THE REQUEST:
Gather from the listing below each line that includes the word "Vector", and copy it.

===== GIVEN ENTRIES

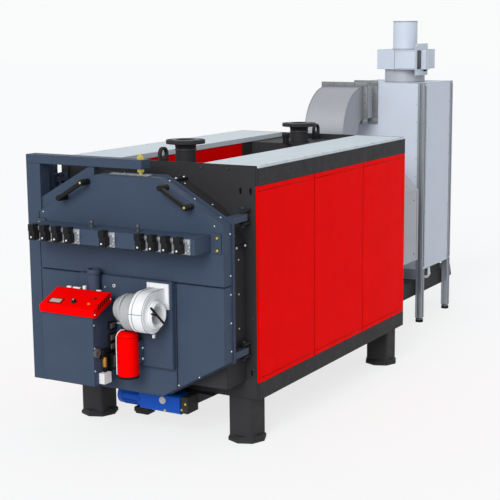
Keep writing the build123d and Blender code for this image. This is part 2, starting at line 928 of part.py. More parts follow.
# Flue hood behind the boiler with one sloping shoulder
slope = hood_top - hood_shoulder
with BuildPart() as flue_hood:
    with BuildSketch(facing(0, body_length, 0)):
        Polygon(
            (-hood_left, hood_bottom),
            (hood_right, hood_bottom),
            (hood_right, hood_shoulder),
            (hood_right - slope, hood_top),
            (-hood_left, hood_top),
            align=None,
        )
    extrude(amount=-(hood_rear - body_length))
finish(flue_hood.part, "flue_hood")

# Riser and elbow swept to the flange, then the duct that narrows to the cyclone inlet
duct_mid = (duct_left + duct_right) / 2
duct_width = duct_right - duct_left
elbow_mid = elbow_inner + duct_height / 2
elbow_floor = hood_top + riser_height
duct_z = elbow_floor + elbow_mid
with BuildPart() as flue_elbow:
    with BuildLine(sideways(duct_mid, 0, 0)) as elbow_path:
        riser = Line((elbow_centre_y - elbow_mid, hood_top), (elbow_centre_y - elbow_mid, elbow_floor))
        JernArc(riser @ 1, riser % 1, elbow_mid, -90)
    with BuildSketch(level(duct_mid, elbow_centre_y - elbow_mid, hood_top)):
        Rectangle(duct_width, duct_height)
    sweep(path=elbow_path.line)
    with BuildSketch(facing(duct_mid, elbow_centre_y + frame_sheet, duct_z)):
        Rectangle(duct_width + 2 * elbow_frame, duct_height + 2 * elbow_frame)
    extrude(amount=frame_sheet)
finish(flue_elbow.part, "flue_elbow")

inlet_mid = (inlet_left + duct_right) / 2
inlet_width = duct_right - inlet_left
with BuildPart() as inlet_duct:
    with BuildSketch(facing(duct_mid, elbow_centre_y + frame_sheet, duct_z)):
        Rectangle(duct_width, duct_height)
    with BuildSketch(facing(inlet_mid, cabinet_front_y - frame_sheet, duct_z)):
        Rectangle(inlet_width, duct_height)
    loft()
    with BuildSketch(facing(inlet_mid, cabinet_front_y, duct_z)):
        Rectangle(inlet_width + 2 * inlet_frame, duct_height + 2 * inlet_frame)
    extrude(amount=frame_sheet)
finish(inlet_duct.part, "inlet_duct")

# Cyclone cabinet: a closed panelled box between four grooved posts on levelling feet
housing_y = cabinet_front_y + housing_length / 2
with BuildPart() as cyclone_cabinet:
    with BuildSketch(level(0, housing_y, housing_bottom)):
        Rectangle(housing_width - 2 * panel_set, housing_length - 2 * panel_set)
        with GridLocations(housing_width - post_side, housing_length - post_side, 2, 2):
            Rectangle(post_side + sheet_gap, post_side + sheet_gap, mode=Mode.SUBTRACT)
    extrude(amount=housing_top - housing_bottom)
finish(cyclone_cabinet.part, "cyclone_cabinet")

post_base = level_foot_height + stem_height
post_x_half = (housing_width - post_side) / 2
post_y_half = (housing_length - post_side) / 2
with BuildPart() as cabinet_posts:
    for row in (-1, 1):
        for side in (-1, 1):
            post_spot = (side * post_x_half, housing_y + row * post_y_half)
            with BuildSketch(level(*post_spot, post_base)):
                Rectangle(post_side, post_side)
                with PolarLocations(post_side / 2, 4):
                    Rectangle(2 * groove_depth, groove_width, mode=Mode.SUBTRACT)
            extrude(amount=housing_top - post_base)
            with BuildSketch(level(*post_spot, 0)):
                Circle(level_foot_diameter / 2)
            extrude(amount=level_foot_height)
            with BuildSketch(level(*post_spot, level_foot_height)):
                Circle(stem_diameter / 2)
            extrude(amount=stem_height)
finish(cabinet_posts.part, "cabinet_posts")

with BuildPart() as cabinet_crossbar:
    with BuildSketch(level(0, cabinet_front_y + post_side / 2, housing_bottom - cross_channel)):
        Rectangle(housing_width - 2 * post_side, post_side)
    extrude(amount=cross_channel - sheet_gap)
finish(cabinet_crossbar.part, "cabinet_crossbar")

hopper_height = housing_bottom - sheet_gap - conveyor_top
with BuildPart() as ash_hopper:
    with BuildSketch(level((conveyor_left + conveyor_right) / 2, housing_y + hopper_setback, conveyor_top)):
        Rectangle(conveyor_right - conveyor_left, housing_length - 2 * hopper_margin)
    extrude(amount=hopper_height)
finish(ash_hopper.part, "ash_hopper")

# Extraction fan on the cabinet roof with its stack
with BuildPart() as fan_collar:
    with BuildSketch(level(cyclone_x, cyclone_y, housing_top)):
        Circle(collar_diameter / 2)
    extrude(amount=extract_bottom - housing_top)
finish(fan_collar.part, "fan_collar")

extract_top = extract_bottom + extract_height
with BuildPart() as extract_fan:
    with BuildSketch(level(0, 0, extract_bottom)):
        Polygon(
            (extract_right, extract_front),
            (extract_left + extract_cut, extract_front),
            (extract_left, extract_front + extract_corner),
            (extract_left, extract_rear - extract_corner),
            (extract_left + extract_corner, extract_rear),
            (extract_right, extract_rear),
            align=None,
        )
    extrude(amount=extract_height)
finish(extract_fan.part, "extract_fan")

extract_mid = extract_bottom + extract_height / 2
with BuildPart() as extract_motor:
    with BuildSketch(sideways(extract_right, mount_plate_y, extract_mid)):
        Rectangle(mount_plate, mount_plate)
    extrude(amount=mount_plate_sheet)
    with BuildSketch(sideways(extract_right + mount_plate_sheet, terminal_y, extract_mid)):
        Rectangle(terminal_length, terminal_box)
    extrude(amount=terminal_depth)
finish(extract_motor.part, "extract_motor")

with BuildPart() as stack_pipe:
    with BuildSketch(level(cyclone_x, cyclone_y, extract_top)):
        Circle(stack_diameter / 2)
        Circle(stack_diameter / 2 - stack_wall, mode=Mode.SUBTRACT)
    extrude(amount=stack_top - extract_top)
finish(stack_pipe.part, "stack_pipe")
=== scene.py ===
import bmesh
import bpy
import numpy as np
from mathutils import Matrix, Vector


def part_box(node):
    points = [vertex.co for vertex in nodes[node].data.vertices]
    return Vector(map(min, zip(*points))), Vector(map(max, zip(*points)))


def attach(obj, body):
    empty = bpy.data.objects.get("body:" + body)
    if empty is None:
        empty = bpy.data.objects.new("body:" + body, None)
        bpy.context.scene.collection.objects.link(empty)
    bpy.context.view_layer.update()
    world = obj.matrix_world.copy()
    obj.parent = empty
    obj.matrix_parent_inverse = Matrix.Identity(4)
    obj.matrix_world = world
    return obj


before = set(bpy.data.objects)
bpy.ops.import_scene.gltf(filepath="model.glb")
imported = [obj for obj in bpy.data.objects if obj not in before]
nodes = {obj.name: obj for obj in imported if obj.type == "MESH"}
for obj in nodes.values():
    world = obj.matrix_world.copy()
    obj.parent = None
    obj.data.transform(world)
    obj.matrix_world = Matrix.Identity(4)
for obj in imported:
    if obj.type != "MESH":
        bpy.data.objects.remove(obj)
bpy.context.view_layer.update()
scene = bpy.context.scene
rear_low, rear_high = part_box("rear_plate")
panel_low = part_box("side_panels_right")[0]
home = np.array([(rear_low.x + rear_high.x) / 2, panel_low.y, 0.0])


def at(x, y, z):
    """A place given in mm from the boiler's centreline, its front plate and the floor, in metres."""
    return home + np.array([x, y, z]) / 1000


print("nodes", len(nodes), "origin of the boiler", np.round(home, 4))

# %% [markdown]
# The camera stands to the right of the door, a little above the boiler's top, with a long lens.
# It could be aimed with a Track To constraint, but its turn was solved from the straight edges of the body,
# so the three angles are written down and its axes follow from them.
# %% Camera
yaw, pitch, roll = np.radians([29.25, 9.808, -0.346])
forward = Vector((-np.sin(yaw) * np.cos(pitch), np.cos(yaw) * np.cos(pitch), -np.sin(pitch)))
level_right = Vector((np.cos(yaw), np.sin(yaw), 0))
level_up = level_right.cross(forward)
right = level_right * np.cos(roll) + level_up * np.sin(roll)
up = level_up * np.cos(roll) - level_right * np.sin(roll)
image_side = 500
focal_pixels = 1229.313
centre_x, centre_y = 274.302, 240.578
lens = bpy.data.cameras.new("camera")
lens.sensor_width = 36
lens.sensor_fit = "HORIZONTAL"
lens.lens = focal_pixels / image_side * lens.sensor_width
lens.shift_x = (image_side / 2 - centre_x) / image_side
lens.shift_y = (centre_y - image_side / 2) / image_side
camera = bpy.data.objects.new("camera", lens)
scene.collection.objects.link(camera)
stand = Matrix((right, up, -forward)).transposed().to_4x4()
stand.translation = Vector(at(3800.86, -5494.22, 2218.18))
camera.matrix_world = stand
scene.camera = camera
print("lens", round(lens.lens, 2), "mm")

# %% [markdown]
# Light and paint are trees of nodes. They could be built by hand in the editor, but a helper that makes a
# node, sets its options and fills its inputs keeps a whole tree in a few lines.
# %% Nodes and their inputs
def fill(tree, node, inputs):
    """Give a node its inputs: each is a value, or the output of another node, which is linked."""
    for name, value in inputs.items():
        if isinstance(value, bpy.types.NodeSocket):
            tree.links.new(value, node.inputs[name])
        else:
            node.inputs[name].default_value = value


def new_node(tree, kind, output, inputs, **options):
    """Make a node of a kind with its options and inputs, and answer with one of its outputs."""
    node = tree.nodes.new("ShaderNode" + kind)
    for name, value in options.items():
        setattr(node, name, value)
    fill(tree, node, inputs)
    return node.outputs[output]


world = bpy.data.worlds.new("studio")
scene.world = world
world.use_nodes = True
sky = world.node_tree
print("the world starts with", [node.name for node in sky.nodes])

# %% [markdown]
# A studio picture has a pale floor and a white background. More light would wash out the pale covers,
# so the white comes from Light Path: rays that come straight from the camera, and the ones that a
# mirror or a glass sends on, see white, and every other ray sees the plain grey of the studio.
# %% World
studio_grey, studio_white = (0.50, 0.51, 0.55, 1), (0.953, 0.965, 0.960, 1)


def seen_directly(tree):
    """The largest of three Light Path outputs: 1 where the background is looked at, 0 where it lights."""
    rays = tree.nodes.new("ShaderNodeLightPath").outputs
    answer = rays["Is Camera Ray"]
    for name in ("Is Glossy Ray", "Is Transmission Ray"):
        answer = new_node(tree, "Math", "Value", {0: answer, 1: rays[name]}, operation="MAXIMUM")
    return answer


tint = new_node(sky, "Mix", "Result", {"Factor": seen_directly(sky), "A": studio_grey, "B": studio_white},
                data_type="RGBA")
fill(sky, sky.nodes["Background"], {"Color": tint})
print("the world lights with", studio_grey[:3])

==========
===== GIVEN ENTRIES

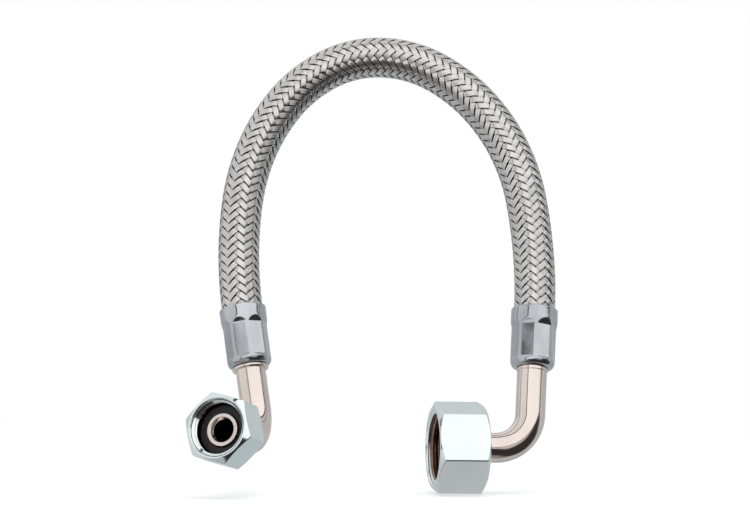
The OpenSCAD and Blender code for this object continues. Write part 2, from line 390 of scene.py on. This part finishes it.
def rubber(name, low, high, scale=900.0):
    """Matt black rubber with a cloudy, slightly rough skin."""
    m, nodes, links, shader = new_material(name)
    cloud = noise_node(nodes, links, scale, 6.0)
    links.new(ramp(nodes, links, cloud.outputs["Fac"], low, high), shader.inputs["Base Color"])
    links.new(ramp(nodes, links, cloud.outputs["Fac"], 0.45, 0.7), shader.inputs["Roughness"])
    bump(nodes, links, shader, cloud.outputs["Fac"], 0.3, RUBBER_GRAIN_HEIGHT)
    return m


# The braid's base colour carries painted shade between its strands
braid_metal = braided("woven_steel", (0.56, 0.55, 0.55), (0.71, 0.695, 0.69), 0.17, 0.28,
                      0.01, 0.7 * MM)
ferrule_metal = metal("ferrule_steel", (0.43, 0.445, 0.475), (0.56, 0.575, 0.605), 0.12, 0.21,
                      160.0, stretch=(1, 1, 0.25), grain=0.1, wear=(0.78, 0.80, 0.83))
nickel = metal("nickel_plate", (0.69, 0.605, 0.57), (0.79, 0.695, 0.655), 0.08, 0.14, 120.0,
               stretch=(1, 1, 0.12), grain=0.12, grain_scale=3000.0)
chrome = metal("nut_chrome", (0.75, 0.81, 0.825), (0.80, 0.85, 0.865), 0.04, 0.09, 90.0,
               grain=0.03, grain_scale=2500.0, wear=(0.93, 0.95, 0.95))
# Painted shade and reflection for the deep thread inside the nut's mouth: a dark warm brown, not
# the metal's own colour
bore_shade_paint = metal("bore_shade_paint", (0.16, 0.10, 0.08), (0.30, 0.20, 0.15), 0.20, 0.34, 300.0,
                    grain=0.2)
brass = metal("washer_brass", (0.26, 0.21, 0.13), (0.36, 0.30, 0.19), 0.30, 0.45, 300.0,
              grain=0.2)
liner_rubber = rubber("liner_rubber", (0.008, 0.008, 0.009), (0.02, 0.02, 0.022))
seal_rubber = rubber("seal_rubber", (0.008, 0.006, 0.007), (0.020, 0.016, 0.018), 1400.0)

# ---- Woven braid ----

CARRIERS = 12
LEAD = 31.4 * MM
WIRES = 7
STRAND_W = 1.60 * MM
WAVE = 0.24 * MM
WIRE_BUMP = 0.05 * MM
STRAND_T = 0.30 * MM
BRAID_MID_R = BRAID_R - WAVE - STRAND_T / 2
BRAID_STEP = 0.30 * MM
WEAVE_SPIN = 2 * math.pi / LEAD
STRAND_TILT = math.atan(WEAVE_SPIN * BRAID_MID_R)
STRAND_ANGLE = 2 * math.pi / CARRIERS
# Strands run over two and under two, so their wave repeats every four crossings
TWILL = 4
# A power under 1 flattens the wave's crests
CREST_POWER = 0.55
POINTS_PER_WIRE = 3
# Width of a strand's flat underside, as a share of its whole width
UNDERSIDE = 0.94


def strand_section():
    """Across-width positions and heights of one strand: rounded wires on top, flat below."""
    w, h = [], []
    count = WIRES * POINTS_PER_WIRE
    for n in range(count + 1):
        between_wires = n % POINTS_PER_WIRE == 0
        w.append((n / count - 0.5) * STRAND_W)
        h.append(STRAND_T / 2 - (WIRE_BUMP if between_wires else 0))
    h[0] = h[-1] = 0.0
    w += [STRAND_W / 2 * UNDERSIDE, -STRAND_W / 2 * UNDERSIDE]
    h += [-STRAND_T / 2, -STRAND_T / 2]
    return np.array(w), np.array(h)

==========

ANSWER TO THIS TASK:
from mathutils import Matrix, Vector
    return Vector(map(min, zip(*points))), Vector(map(max, zip(*points)))
forward = Vector((-np.sin(yaw) * np.cos(pitch), np.cos(yaw) * np.cos(pitch), -np.sin(pitch)))
level_right = Vector((np.cos(yaw), np.sin(yaw), 0))
stand.translation = Vector(at(3800.86, -5494.22, 2218.18))